Your task is to copy the lines between the line containing "Continue the build123d" and the line containing "bpy.context.scene.camera = made", counting both of those lines, and to emit nothing more.

DATA SHOWN -
************

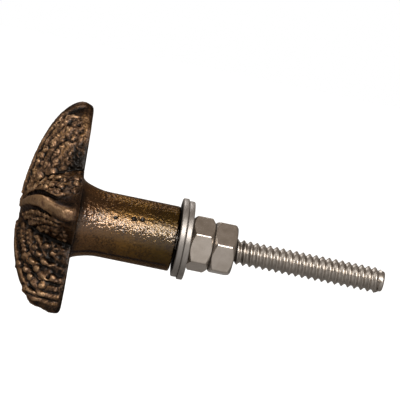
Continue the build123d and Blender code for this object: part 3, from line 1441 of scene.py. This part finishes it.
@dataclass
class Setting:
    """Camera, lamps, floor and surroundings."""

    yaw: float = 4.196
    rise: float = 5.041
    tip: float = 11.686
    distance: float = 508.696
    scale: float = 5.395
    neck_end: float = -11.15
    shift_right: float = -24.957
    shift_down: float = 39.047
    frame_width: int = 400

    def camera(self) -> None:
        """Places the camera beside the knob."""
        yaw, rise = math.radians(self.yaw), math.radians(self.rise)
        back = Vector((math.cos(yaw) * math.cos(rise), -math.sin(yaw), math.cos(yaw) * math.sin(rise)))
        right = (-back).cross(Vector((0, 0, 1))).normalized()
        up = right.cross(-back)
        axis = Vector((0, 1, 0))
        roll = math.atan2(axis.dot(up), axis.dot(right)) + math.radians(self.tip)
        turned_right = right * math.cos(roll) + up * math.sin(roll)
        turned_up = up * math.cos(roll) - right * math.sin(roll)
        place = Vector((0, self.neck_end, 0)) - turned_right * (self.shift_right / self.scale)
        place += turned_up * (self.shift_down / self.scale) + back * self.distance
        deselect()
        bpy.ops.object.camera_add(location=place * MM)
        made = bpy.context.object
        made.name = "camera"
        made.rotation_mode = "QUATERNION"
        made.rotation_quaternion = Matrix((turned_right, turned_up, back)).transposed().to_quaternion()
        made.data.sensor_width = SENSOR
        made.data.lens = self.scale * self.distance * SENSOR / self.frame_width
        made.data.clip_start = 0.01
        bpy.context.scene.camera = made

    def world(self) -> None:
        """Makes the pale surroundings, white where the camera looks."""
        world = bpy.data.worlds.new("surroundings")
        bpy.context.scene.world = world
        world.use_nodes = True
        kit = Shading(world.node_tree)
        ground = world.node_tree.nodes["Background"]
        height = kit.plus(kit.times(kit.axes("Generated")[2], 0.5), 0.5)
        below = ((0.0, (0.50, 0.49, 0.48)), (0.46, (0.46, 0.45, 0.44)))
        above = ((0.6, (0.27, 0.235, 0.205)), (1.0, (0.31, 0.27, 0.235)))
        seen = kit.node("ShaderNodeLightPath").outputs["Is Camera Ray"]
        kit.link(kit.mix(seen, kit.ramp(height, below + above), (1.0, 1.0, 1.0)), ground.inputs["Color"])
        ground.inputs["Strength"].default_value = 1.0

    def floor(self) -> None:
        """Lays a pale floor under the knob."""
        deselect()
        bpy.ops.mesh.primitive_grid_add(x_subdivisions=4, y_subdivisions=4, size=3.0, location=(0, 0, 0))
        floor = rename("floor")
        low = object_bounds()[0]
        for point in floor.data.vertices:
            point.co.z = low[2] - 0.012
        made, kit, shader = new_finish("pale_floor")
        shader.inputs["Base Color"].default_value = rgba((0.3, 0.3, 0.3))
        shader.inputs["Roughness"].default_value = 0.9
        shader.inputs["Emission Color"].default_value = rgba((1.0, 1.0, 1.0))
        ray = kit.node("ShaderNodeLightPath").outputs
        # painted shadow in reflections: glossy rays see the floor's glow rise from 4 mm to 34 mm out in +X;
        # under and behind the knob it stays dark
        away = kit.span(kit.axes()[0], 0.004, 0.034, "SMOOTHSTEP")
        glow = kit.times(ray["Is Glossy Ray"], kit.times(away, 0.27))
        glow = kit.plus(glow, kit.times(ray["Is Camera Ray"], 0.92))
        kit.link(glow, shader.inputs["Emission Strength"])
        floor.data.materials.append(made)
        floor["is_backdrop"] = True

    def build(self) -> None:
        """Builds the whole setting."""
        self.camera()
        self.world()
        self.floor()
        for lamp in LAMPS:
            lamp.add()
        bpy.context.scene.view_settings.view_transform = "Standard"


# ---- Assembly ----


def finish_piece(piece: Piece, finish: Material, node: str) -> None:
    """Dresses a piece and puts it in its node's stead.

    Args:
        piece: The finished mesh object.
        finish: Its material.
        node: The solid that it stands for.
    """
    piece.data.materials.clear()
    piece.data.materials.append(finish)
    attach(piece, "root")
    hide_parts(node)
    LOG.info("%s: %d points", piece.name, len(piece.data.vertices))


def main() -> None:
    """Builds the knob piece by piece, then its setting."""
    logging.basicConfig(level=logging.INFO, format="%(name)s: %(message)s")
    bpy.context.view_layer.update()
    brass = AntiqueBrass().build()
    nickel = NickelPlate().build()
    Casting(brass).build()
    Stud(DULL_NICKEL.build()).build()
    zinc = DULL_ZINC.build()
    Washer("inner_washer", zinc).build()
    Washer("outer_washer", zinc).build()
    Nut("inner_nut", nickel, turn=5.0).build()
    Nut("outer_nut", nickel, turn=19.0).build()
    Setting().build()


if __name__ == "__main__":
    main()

************

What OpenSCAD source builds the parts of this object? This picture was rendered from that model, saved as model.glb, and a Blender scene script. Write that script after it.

************

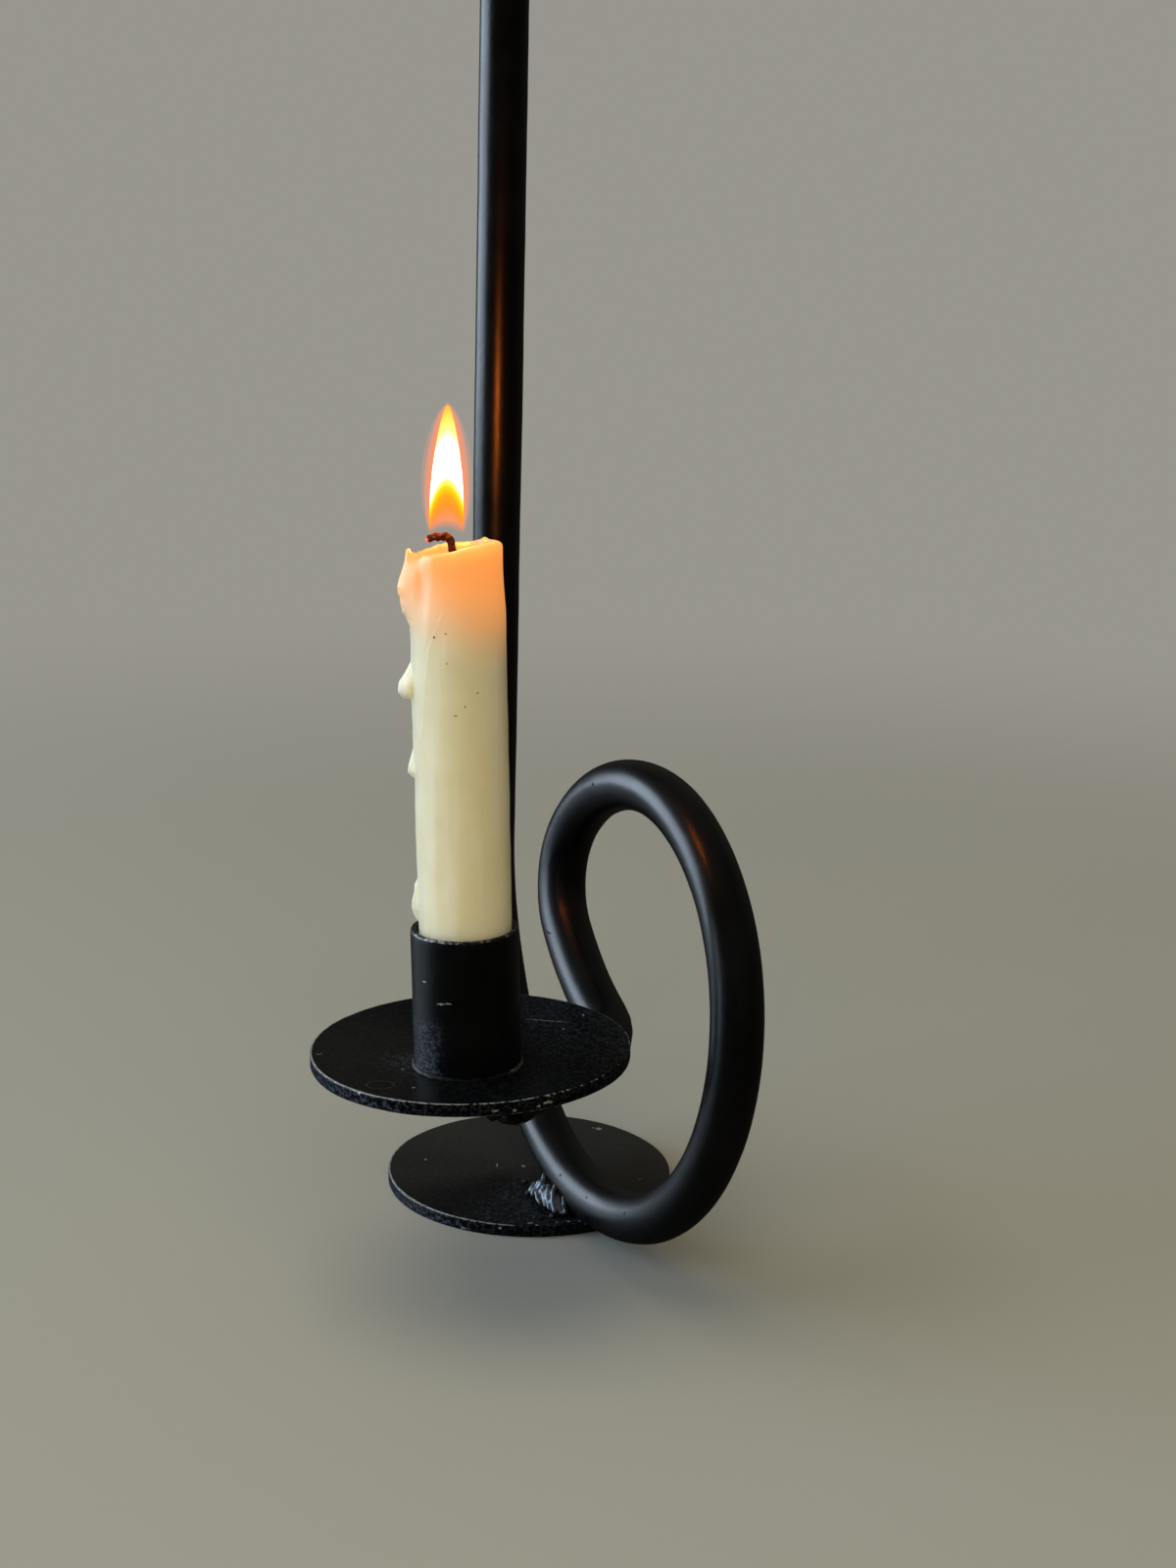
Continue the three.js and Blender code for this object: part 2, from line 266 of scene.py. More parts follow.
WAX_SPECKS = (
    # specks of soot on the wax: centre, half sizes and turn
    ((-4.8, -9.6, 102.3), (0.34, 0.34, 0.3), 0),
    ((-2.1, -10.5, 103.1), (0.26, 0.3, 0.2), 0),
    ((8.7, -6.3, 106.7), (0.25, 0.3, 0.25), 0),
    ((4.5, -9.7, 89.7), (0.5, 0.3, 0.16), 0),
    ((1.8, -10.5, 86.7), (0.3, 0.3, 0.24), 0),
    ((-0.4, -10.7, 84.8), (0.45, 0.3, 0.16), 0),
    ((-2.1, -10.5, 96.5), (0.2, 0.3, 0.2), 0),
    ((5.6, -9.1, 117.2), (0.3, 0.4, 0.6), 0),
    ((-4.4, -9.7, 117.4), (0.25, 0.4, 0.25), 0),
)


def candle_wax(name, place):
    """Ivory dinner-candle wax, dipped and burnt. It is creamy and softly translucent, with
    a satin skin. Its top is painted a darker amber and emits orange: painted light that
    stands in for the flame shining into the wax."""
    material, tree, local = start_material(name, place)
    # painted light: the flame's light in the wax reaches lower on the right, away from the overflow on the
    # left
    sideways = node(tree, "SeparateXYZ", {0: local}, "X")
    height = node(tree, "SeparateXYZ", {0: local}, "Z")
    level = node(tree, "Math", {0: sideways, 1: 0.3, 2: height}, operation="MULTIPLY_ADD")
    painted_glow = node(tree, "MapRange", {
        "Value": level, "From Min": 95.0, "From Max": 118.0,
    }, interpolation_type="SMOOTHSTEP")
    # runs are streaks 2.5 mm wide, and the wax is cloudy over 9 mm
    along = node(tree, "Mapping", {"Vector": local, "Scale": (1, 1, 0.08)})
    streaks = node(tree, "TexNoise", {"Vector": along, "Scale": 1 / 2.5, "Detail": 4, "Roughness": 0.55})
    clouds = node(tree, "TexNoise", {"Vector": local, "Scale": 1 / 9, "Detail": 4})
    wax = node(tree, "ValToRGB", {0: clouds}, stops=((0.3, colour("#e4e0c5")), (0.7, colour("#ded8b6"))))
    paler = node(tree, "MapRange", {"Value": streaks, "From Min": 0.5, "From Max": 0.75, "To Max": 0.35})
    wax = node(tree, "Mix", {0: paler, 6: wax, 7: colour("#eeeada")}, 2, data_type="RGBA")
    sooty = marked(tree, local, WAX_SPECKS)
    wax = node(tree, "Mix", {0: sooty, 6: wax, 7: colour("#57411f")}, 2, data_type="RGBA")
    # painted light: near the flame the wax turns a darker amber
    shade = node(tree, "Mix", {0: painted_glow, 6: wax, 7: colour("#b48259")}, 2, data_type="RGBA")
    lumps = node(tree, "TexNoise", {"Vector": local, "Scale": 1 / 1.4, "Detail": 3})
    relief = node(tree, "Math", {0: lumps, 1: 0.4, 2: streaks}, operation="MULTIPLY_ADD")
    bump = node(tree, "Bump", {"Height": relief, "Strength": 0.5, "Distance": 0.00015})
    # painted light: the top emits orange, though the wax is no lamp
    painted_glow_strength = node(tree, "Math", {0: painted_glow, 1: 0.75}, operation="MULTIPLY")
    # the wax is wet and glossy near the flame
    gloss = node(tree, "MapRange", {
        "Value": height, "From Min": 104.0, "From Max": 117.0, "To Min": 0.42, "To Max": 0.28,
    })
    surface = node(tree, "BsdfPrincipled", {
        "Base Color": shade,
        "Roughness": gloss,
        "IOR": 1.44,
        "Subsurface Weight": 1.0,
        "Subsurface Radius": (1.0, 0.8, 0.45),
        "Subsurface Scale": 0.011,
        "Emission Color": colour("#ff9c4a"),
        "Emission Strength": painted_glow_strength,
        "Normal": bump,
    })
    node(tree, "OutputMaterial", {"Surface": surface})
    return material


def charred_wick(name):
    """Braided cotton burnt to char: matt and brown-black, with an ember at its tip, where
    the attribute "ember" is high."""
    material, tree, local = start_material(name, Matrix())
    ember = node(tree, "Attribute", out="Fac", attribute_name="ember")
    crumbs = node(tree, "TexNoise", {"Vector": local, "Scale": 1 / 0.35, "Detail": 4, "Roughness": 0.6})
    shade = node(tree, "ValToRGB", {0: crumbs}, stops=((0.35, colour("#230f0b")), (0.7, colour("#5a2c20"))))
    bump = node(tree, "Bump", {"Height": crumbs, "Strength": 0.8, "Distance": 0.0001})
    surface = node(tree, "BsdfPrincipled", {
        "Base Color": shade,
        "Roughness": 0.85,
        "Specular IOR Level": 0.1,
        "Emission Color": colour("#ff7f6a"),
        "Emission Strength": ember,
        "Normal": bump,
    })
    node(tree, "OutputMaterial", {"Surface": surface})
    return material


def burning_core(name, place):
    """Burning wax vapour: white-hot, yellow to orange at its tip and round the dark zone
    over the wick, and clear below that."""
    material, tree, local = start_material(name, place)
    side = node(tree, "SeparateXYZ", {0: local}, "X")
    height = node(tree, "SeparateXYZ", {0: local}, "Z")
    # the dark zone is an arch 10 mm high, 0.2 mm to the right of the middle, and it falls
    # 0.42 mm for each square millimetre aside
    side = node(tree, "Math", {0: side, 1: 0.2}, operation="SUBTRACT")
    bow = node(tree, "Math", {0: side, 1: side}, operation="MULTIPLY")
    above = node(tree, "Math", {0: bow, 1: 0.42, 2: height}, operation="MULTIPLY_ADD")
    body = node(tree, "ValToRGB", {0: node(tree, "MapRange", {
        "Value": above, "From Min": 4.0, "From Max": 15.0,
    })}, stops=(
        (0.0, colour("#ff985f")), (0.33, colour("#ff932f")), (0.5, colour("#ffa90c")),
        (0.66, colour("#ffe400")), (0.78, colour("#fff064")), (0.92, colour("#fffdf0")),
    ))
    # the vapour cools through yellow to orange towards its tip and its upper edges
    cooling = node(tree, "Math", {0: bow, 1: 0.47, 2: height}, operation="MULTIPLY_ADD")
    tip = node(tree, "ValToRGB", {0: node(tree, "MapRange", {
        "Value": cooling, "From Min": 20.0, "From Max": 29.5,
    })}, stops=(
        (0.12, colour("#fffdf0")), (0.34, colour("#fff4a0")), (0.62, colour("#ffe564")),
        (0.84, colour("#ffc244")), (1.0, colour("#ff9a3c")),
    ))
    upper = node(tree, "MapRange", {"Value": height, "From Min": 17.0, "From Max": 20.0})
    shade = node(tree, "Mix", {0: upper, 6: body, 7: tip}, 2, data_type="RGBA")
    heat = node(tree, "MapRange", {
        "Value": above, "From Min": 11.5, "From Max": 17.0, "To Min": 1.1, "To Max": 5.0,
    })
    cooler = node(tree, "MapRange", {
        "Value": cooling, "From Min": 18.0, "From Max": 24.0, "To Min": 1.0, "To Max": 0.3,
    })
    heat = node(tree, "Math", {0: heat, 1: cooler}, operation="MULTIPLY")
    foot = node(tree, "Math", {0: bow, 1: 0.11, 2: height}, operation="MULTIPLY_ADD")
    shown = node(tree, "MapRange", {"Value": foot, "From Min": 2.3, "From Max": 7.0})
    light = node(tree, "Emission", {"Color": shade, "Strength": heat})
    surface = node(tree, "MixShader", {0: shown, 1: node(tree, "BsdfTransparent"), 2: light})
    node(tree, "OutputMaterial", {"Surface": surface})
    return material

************

EXPECTED ANSWER -
Continue the build123d and Blender code for this object: part 3, from line 1441 of scene.py. This part finishes it.
@dataclass
class Setting:
    """Camera, lamps, floor and surroundings."""

    yaw: float = 4.196
    rise: float = 5.041
    tip: float = 11.686
    distance: float = 508.696
    scale: float = 5.395
    neck_end: float = -11.15
    shift_right: float = -24.957
    shift_down: float = 39.047
    frame_width: int = 400

    def camera(self) -> None:
        """Places the camera beside the knob."""
        yaw, rise = math.radians(self.yaw), math.radians(self.rise)
        back = Vector((math.cos(yaw) * math.cos(rise), -math.sin(yaw), math.cos(yaw) * math.sin(rise)))
        right = (-back).cross(Vector((0, 0, 1))).normalized()
        up = right.cross(-back)
        axis = Vector((0, 1, 0))
        roll = math.atan2(axis.dot(up), axis.dot(right)) + math.radians(self.tip)
        turned_right = right * math.cos(roll) + up * math.sin(roll)
        turned_up = up * math.cos(roll) - right * math.sin(roll)
        place = Vector((0, self.neck_end, 0)) - turned_right * (self.shift_right / self.scale)
        place += turned_up * (self.shift_down / self.scale) + back * self.distance
        deselect()
        bpy.ops.object.camera_add(location=place * MM)
        made = bpy.context.object
        made.name = "camera"
        made.rotation_mode = "QUATERNION"
        made.rotation_quaternion = Matrix((turned_right, turned_up, back)).transposed().to_quaternion()
        made.data.sensor_width = SENSOR
        made.data.lens = self.scale * self.distance * SENSOR / self.frame_width
        made.data.clip_start = 0.01
        bpy.context.scene.camera = made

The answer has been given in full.